The fact that derivative is Baire function was mentioned in the book before the chapter with this exercise. But measurability is done in this book only later. For this reason (and also out of curiosity) I wonder whether there is a proof not using measurability of $f$.

• Functions of first Baire class have many points of continuity (a comeager $G_\delta$ -- and no direct use of measurability is made when proving that). If you are willing/allowed to use this, then you're done. Commented May 4, 2013 at 20:29
• Oh, I see. And for Cauchy equations, continuity at one point implies continuity on the whole real line. @Martin Could you plaase post your comment as an answer? Commented May 4, 2013 at 20:33

By the functional equation, it suffices to prove that $f$ is continuous at one point.

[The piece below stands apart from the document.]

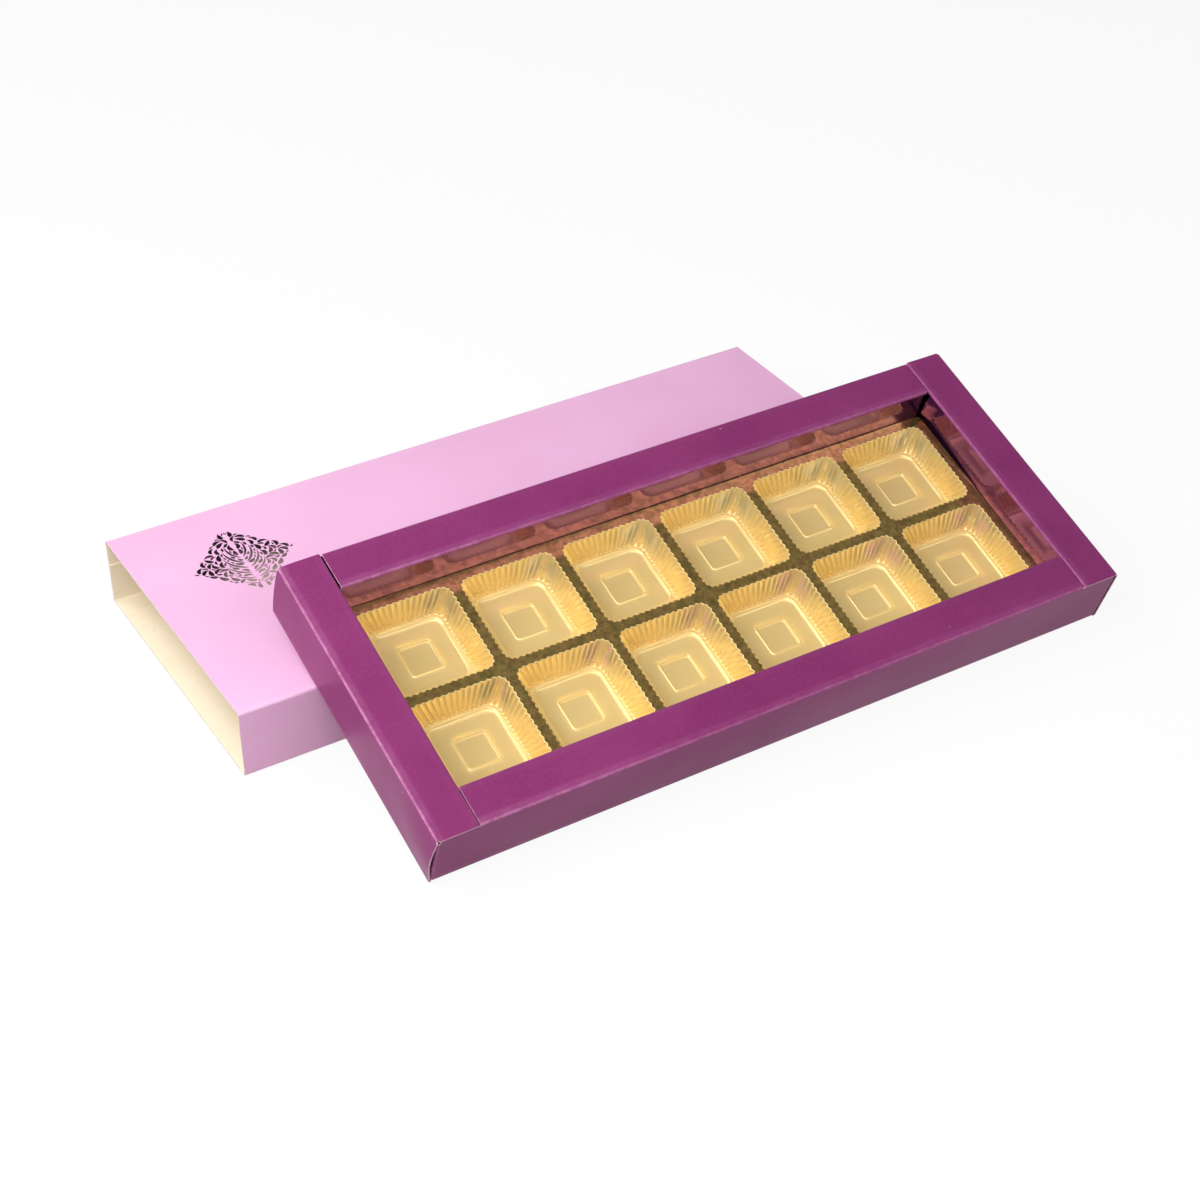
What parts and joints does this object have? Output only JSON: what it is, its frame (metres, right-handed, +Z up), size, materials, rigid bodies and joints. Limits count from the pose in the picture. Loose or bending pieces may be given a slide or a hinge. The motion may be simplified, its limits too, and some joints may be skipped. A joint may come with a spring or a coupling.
{
  "type": "chocolate box",
  "caption": "Framed paperboard chocolate box with a formed cup insert, taken out of its open-ended slide sleeve and leaning on it.",
  "frame": {"origin": "middle of the sleeve's underside, on the table", "axes": "+X along the sleeve, +Y away from the side that the box leans on, +Z up"},
  "size_m": [0.2642, 0.176, 0.0531],
  "materials": {
    "sleeve_board": "pink printed folding boxboard, satin, cream inside",
    "box_board": "purple film-laminated folding boxboard, satin",
    "insert_film": "thermoformed film metallised gold",
    "foil": "hot-stamped mirror foil"
  },
  "bodies": {
    "sleeve": {"sleeve_top_panel": "sleeve_board", "sleeve_front_panel": "sleeve_board", "sleeve_base_panel": "sleeve_board", "sleeve_back_panel": "sleeve_board", "sleeve_glue_flap": "sleeve_board", "foil_ornament": "foil"},
    "box": {"box_base_panel": "box_board", "front_outer_wall": "box_board", "front_top_strip": "box_board", "front_inner_wall": "box_board", "right_outer_wall": "box_board", "right_top_strip": "box_board", "right_inner_wall": "box_board", "back_outer_wall": "box_board", "back_top_strip": "box_board", "back_inner_wall": "box_board", "left_outer_wall": "box_board", "left_top_strip": "box_board", "left_inner_wall": "box_board", "front_left_corner_flap": "box_board", "front_right_corner_flap": "box_board", "back_left_corner_flap": "box_board", "back_right_corner_flap": "box_board"},
    "insert": {"gold_insert": "insert_film"}
  },
  "joints": [
    {"name": "box_slide", "type": "slide", "parent": "sleeve", "child": "box", "axis": [1, 0, 0], "range_m": [-0.0242, 0.2158]},
    {"name": "insert_lift", "type": "slide", "parent": "box", "child": "insert", "axis": [0, -0.3289, 0.9444], "range_m": [0, 0.025]}
  ]
}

The fact that $f$ is of first Baire class is very straightforward: $$f(x) = \lim_{n \to \infty} \frac{F(x+1/n)-F(x)}{1/n}$$ is a pointwise limit of continuous functions.

Now a function of first Baire class has a comeager $G_\delta$-set of points of continuity. Done.

Indeed, enumerate the open intervals with rational endpoints as $\langle I_n \mid n \in \omega\rangle$. Then $$f \text{ is discontinuous at }x \iff \exists n\in \omega : x \in f^{-1}[I_n] \setminus \operatorname{int}f^{-1}[I_n]$$ Since $f$ is of first Baire class, $f^{-1}[I_n]$ is an $F_\sigma$ and so is $f^{-1}[I_n] \setminus \operatorname{int} f^{-1}[I_n]$. Therefore we can write $$f^{-1}[I_n] \setminus \operatorname{int} f^{-1}[I_n] = \bigcup_{k \in \omega} F_{k}^{n}$$ for some sequence $\langle F_{k}^n \mid k \in \omega\rangle$ of closed sets. Observe that $F_{k}^n$ has no interior, so the set of points of discontinuity of $f$ is $$\bigcup_{n \in \omega} f^{-1}[I_n] \setminus \operatorname{int}f^{-1}[I_n] = \bigcup_{n\in\omega} \bigcup_{k\in\omega} F_{k}^n,$$ a countable union of closed and nowhere dense sets.

• Thanks a lot! BTW congrats on the functional analysis bronze badge :-) Commented May 5, 2013 at 10:16
• You're welcome. Thanks for the congrats, I seem to have joined a rather select group :-) BTW: The argument for the continuity of measurable solutions to Cauchy's functional equation in Herrlich is very nice. I posted a more traditional argument recently here. Commented May 5, 2013 at 10:21

$$\def \R {\mathbb R}$$ Define the function $$G : \R ^ 2 \to \R$$ by the equation $$G ( x , y ) = F ( x + y ) - F ( x ) - F ( y ) - x f ( y )$$ for all $$x , y \in \R$$. Then, as $$F$$ is differentiable, $$G$$ is differentiable with respect to the first variable. Since $$F ' = f$$ and $$f$$ is additive, we have $$\frac { \partial G ( x , y ) } { \partial x } = F ' ( x + y ) - F ' ( x ) - f ( y ) = f ( x + y ) - f ( x ) - f ( y ) = 0$$ for all $$x , y \in \R$$. Hence, $$G$$ is constant with respect to the first variable; i.e. there is a function $$g : \R \to \R$$ such that $$G ( x , y ) = g ( y )$$ for all $$x , y \in \R$$. Now, using the definition of $$G$$ and taking a look at the expression for $$G ( y , x ) - G ( x , y )$$, we have $$x f ( y ) - y f ( x ) = g ( x ) - g ( y ) \tag {*} \label {eqn}$$ for all $$x , y \in \R$$. By additivity of $$f$$ we have $$f ( 0 ) = 0$$, and thus letting $$y = 0$$ in \eqref{eqn} we get $$g ( x ) = g ( 0 )$$ for all $$x \in \R$$. This, together with \eqref{eqn} itself, proves that $$y f ( x ) = x f ( y )$$ for all $$x , y \in \R$$. In particular, for $$y = 1$$, this gives $$f ( x ) = c x$$ for all $$x \in \R$$, where $$c = f ( 1 )$$.

You can see that there's no need to mention measurability, as you wanted. We didn't even reduce the problem to the case when we have additional assumptions (like continuity) on $$f$$. In the light of the fundamental theorem of calculus, this method is essentially the same as the one here, only avoiding integration.